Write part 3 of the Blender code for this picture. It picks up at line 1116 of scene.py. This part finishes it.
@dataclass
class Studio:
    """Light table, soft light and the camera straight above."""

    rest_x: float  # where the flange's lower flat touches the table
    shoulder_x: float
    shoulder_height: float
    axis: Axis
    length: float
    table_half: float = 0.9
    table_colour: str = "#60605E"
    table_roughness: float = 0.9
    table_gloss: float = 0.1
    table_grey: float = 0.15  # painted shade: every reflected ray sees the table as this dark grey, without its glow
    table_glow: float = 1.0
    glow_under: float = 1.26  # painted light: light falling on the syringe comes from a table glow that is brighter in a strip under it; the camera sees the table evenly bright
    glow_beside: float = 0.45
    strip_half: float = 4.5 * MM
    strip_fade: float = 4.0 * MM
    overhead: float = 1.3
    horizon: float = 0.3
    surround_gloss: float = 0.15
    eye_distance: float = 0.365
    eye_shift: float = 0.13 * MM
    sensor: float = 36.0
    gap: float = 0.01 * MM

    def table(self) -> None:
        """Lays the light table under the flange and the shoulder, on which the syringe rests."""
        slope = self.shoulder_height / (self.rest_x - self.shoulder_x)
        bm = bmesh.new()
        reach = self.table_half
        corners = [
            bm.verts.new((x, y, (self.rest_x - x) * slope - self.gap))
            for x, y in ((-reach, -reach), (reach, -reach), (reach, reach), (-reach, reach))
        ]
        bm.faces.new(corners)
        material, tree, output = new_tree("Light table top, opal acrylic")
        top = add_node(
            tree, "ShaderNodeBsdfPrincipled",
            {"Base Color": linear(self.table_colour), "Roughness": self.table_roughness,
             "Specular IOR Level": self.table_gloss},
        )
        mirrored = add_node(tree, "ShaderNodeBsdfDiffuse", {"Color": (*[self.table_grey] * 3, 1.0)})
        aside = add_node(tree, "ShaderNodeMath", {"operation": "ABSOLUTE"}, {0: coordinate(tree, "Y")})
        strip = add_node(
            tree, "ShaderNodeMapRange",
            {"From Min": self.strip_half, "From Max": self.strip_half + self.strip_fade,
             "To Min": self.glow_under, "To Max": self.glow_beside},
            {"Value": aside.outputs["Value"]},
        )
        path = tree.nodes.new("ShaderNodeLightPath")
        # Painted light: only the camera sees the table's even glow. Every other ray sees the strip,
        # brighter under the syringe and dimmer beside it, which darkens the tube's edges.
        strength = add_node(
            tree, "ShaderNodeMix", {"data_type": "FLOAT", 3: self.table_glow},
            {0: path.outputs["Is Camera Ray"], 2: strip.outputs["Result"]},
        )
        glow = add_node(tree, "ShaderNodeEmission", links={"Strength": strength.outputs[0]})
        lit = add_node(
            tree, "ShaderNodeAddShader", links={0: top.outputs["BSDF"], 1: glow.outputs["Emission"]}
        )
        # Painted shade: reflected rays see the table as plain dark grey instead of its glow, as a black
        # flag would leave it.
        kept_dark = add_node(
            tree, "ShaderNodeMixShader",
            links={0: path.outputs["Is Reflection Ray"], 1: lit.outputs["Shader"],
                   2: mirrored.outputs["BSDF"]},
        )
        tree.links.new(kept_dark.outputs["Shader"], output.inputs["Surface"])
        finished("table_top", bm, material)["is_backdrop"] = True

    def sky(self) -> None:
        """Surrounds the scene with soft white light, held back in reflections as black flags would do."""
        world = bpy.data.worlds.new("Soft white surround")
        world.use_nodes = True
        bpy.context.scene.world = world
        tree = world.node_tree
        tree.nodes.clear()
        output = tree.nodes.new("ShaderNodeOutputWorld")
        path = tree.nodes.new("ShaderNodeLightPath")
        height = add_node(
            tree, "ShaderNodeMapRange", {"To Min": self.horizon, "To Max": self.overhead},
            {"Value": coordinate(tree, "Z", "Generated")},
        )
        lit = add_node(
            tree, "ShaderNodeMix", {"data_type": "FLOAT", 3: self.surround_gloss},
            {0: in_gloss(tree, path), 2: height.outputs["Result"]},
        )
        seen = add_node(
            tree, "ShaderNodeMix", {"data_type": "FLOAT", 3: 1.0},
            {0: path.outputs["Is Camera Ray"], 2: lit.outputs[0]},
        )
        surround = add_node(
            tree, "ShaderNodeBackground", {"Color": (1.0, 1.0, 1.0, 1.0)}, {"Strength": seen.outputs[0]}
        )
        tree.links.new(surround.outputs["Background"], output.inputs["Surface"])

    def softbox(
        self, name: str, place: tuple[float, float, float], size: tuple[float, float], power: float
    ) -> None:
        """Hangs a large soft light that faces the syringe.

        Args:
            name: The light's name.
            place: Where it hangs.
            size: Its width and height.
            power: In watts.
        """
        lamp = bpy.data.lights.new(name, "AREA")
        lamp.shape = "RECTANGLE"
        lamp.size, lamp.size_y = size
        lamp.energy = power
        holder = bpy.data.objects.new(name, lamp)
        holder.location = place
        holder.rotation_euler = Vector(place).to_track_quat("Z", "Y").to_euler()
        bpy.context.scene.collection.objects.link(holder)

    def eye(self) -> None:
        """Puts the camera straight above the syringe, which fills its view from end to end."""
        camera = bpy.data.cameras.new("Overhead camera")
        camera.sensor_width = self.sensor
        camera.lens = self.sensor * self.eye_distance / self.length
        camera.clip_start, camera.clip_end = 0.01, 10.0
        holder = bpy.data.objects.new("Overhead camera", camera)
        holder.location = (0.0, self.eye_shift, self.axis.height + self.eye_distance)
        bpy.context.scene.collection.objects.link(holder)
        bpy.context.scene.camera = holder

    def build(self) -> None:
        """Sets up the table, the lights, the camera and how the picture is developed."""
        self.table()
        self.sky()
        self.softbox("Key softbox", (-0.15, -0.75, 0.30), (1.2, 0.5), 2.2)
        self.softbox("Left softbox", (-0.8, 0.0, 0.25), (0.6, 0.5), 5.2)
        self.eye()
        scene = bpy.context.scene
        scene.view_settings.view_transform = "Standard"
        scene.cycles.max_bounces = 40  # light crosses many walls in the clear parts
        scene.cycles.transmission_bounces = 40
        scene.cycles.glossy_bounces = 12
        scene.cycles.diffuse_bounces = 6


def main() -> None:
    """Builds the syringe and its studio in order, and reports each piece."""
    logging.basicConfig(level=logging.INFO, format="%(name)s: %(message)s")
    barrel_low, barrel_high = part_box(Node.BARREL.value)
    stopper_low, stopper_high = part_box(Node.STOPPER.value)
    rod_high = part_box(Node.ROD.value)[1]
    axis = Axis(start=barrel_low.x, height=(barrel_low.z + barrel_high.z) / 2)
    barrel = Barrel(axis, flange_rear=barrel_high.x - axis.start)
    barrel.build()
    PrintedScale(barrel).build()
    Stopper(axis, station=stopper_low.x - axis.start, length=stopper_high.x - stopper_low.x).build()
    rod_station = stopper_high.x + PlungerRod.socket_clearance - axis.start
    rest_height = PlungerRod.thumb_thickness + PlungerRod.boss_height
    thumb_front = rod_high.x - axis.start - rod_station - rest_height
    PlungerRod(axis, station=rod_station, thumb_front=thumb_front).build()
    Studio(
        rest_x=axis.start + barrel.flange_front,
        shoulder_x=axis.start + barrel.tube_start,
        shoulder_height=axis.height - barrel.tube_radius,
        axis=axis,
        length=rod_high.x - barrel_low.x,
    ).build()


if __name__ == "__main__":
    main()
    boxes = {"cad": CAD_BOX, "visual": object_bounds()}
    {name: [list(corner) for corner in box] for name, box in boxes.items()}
:::
> [GOAL OF THE EXERCISE]
Recite the full listing above exactly.

> [SOLUTION FOR THIS TASK]
Write part 3 of the Blender code for this picture. It picks up at line 1116 of scene.py. This part finishes it.
@dataclass
class Studio:
    """Light table, soft light and the camera straight above."""

    rest_x: float  # where the flange's lower flat touches the table
    shoulder_x: float
    shoulder_height: float
    axis: Axis
    length: float
    table_half: float = 0.9
    table_colour: str = "#60605E"
    table_roughness: float = 0.9
    table_gloss: float = 0.1
    table_grey: float = 0.15  # painted shade: every reflected ray sees the table as this dark grey, without its glow
    table_glow: float = 1.0
    glow_under: float = 1.26  # painted light: light falling on the syringe comes from a table glow that is brighter in a strip under it; the camera sees the table evenly bright
    glow_beside: float = 0.45
    strip_half: float = 4.5 * MM
    strip_fade: float = 4.0 * MM
    overhead: float = 1.3
    horizon: float = 0.3
    surround_gloss: float = 0.15
    eye_distance: float = 0.365
    eye_shift: float = 0.13 * MM
    sensor: float = 36.0
    gap: float = 0.01 * MM

    def table(self) -> None:
        """Lays the light table under the flange and the shoulder, on which the syringe rests."""
        slope = self.shoulder_height / (self.rest_x - self.shoulder_x)
        bm = bmesh.new()
        reach = self.table_half
        corners = [
            bm.verts.new((x, y, (self.rest_x - x) * slope - self.gap))
            for x, y in ((-reach, -reach), (reach, -reach), (reach, reach), (-reach, reach))
        ]
        bm.faces.new(corners)
        material, tree, output = new_tree("Light table top, opal acrylic")
        top = add_node(
            tree, "ShaderNodeBsdfPrincipled",
            {"Base Color": linear(self.table_colour), "Roughness": self.table_roughness,
             "Specular IOR Level": self.table_gloss},
        )
        mirrored = add_node(tree, "ShaderNodeBsdfDiffuse", {"Color": (*[self.table_grey] * 3, 1.0)})
        aside = add_node(tree, "ShaderNodeMath", {"operation": "ABSOLUTE"}, {0: coordinate(tree, "Y")})
        strip = add_node(
            tree, "ShaderNodeMapRange",
            {"From Min": self.strip_half, "From Max": self.strip_half + self.strip_fade,
             "To Min": self.glow_under, "To Max": self.glow_beside},
            {"Value": aside.outputs["Value"]},
        )
        path = tree.nodes.new("ShaderNodeLightPath")
        # Painted light: only the camera sees the table's even glow. Every other ray sees the strip,
        # brighter under the syringe and dimmer beside it, which darkens the tube's edges.
        strength = add_node(
            tree, "ShaderNodeMix", {"data_type": "FLOAT", 3: self.table_glow},
            {0: path.outputs["Is Camera Ray"], 2: strip.outputs["Result"]},
        )
        glow = add_node(tree, "ShaderNodeEmission", links={"Strength": strength.outputs[0]})
        lit = add_node(
            tree, "ShaderNodeAddShader", links={0: top.outputs["BSDF"], 1: glow.outputs["Emission"]}
        )
        # Painted shade: reflected rays see the table as plain dark grey instead of its glow, as a black
        # flag would leave it.
        kept_dark = add_node(
            tree, "ShaderNodeMixShader",
            links={0: path.outputs["Is Reflection Ray"], 1: lit.outputs["Shader"],
                   2: mirrored.outputs["BSDF"]},
        )
        tree.links.new(kept_dark.outputs["Shader"], output.inputs["Surface"])
        finished("table_top", bm, material)["is_backdrop"] = True

    def sky(self) -> None:
        """Surrounds the scene with soft white light, held back in reflections as black flags would do."""
        world = bpy.data.worlds.new("Soft white surround")
        world.use_nodes = True
        bpy.context.scene.world = world
        tree = world.node_tree
        tree.nodes.clear()
        output = tree.nodes.new("ShaderNodeOutputWorld")
        path = tree.nodes.new("ShaderNodeLightPath")
        height = add_node(
            tree, "ShaderNodeMapRange", {"To Min": self.horizon, "To Max": self.overhead},
            {"Value": coordinate(tree, "Z", "Generated")},
        )
        lit = add_node(
            tree, "ShaderNodeMix", {"data_type": "FLOAT", 3: self.surround_gloss},
            {0: in_gloss(tree, path), 2: height.outputs["Result"]},
        )
        seen = add_node(
            tree, "ShaderNodeMix", {"data_type": "FLOAT", 3: 1.0},
            {0: path.outputs["Is Camera Ray"], 2: lit.outputs[0]},
        )
        surround = add_node(
            tree, "ShaderNodeBackground", {"Color": (1.0, 1.0, 1.0, 1.0)}, {"Strength": seen.outputs[0]}
        )
        tree.links.new(surround.outputs["Background"], output.inputs["Surface"])

    def softbox(
        self, name: str, place: tuple[float, float, float], size: tuple[float, float], power: float
    ) -> None:
        """Hangs a large soft light that faces the syringe.

        Args:
            name: The light's name.
            place: Where it hangs.
            size: Its width and height.
            power: In watts.
        """
        lamp = bpy.data.lights.new(name, "AREA")
        lamp.shape = "RECTANGLE"
        lamp.size, lamp.size_y = size
        lamp.energy = power
        holder = bpy.data.objects.new(name, lamp)
        holder.location = place
        holder.rotation_euler = Vector(place).to_track_quat("Z", "Y").to_euler()
        bpy.context.scene.collection.objects.link(holder)

    def eye(self) -> None:
        """Puts the camera straight above the syringe, which fills its view from end to end."""
        camera = bpy.data.cameras.new("Overhead camera")
        camera.sensor_width = self.sensor
        camera.lens = self.sensor * self.eye_distance / self.length
        camera.clip_start, camera.clip_end = 0.01, 10.0
        holder = bpy.data.objects.new("Overhead camera", camera)
        holder.location = (0.0, self.eye_shift, self.axis.height + self.eye_distance)
        bpy.context.scene.collection.objects.link(holder)
        bpy.context.scene.camera = holder

    def build(self) -> None:
        """Sets up the table, the lights, the camera and how the picture is developed."""
        self.table()
        self.sky()
        self.softbox("Key softbox", (-0.15, -0.75, 0.30), (1.2, 0.5), 2.2)
        self.softbox("Left softbox", (-0.8, 0.0, 0.25), (0.6, 0.5), 5.2)
        self.eye()
        scene = bpy.context.scene
        scene.view_settings.view_transform = "Standard"
        scene.cycles.max_bounces = 40  # light crosses many walls in the clear parts
        scene.cycles.transmission_bounces = 40
        scene.cycles.glossy_bounces = 12
        scene.cycles.diffuse_bounces = 6


def main() -> None:
    """Builds the syringe and its studio in order, and reports each piece."""
    logging.basicConfig(level=logging.INFO, format="%(name)s: %(message)s")
    barrel_low, barrel_high = part_box(Node.BARREL.value)
    stopper_low, stopper_high = part_box(Node.STOPPER.value)
    rod_high = part_box(Node.ROD.value)[1]
    axis = Axis(start=barrel_low.x, height=(barrel_low.z + barrel_high.z) / 2)
    barrel = Barrel(axis, flange_rear=barrel_high.x - axis.start)
    barrel.build()
    PrintedScale(barrel).build()
    Stopper(axis, station=stopper_low.x - axis.start, length=stopper_high.x - stopper_low.x).build()
    rod_station = stopper_high.x + PlungerRod.socket_clearance - axis.start
    rest_height = PlungerRod.thumb_thickness + PlungerRod.boss_height
    thumb_front = rod_high.x - axis.start - rod_station - rest_height
    PlungerRod(axis, station=rod_station, thumb_front=thumb_front).build()
    Studio(
        rest_x=axis.start + barrel.flange_front,
        shoulder_x=axis.start + barrel.tube_start,
        shoulder_height=axis.height - barrel.tube_radius,
        axis=axis,
        length=rod_high.x - barrel_low.x,
    ).build()


if __name__ == "__main__":
    main()
    boxes = {"cad": CAD_BOX, "visual": object_bounds()}
    {name: [list(corner) for corner in box] for name, box in boxes.items()}